The Record Office is also running a series of short lunch-time presentations on the last Friday in each month. On 25 January, 12:30pm to 1:30pm, the subject is ‘How tithe awards can help researcher’.

4 Sessions at NYCRO

We have restarted these sessions after the Christmas break, and are now running an evening session, from 6:00pm to 8:30pm, in addition to the afternoons, 2:00pm to 4:30pm. They are on alternate Wednesdays from 9 January 2008. We realise that the evening times are early for people at work, but we are constrained by the opening hours of the Record Office, which closes at 8:45pm.

5 IT

We now have the support of Mike Newton to help us with our IT systems. We also work closely with other local history groups in sharing information on computer specifications and issues such as XP vs Vista. In a few weeks time we should be purchasing additional laptop computers which will be available to people working on the project. We will also be running a series of training events.

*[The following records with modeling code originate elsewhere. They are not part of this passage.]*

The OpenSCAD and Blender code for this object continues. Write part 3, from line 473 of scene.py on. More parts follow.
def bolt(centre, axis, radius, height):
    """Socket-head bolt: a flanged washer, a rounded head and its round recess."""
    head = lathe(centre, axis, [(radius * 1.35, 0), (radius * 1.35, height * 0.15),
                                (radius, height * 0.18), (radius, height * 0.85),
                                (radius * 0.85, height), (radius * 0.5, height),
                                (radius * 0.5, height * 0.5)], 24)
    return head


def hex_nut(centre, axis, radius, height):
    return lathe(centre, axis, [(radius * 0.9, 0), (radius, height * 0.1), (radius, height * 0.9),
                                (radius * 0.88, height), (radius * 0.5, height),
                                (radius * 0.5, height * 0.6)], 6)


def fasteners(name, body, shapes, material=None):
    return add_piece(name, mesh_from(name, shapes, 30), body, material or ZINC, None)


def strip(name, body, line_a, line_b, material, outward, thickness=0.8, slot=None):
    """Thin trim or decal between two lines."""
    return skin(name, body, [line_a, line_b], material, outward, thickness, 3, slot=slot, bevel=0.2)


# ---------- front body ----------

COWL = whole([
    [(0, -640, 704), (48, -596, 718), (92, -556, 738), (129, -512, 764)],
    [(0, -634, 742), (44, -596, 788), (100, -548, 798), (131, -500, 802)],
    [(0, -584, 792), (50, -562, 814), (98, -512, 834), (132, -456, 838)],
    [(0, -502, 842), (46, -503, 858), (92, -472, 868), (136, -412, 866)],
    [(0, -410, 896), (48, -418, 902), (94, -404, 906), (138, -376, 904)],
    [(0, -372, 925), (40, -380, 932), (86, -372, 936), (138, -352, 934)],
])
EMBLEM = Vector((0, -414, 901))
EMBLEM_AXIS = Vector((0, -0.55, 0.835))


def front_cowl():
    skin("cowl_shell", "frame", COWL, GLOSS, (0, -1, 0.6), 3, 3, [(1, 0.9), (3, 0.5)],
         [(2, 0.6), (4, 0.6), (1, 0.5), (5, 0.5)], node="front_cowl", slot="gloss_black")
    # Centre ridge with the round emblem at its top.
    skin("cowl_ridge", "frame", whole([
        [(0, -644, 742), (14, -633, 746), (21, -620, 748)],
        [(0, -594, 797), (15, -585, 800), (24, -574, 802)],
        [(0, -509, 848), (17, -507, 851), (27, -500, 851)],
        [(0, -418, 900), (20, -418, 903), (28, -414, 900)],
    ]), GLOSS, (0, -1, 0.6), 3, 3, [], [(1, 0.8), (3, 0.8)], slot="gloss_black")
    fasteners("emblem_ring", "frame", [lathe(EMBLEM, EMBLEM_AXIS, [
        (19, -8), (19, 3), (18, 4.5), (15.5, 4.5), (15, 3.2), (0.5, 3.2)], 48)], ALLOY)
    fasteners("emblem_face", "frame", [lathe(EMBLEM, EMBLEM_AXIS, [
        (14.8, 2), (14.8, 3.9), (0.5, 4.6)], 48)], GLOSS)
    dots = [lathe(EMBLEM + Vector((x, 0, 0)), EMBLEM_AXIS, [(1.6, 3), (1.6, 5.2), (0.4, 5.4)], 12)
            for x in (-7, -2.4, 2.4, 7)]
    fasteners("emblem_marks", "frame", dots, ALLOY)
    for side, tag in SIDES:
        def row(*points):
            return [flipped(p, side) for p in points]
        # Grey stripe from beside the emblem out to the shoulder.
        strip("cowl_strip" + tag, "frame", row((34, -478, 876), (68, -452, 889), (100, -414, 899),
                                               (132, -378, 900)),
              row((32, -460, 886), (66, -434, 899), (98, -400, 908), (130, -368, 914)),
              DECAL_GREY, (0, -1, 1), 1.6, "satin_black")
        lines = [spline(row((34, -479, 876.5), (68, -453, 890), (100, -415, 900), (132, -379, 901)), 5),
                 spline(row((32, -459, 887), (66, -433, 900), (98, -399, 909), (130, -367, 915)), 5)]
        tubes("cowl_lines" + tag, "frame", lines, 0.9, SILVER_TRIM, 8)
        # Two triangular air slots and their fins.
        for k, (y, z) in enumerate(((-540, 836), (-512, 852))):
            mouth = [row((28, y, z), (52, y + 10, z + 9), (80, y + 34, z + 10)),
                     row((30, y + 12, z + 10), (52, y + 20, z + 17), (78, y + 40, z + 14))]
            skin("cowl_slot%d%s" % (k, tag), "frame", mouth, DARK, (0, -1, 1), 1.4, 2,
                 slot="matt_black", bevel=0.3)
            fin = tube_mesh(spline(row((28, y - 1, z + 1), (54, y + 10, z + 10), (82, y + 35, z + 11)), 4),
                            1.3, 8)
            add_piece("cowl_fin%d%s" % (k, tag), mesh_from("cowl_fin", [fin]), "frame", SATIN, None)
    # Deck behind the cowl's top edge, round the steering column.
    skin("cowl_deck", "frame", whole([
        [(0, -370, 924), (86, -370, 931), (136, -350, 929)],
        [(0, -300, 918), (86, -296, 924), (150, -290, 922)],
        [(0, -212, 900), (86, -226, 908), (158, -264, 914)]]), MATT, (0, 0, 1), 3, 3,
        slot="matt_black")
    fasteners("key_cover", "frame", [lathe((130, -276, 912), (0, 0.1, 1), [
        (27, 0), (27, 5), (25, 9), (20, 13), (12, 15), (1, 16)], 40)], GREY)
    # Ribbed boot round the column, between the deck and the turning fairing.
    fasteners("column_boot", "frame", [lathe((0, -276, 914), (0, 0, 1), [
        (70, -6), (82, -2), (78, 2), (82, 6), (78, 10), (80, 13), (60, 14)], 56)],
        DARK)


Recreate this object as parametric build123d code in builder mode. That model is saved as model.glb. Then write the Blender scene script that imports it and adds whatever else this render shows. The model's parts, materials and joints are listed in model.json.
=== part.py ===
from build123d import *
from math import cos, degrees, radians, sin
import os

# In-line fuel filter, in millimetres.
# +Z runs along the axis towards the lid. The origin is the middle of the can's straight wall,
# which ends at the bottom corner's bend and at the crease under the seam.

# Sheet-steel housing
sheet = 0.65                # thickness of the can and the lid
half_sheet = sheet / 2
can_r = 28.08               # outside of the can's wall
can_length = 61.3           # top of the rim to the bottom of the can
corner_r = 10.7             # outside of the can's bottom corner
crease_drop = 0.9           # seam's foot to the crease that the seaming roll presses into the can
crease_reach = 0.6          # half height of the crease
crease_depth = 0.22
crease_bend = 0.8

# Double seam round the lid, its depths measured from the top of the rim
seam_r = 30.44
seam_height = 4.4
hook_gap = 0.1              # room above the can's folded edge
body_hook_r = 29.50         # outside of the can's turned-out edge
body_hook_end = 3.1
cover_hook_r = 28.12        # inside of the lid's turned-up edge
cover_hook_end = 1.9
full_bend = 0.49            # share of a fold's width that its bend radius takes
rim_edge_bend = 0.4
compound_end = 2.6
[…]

6 Wednesday morning meetings

Our group continues to meet on alternate Wednesday mornings, in the Friends’ Meeting House on High Green, starting at 9:30am. The next such meeting is on 23 January 2008. Everyone is welcome to come along to these meetings if they wish. At the moment our time tends to be taken up with project organization, but we will be spending more time on local history investigations as the Ayton’s Story project gets going under its own steam.

7 Historic Environment Day

North Yorkshire County Council holds its second Historic Environment Day on Saturday 16 February 2008 at the Hambleton Forum Building in Northallerton. There will be six presentations, all based in Yorkshire but none very local to Great Ayton. It costs £6 each, including refreshments but not lunch. Your neighbourhood contact will have details if you are interested.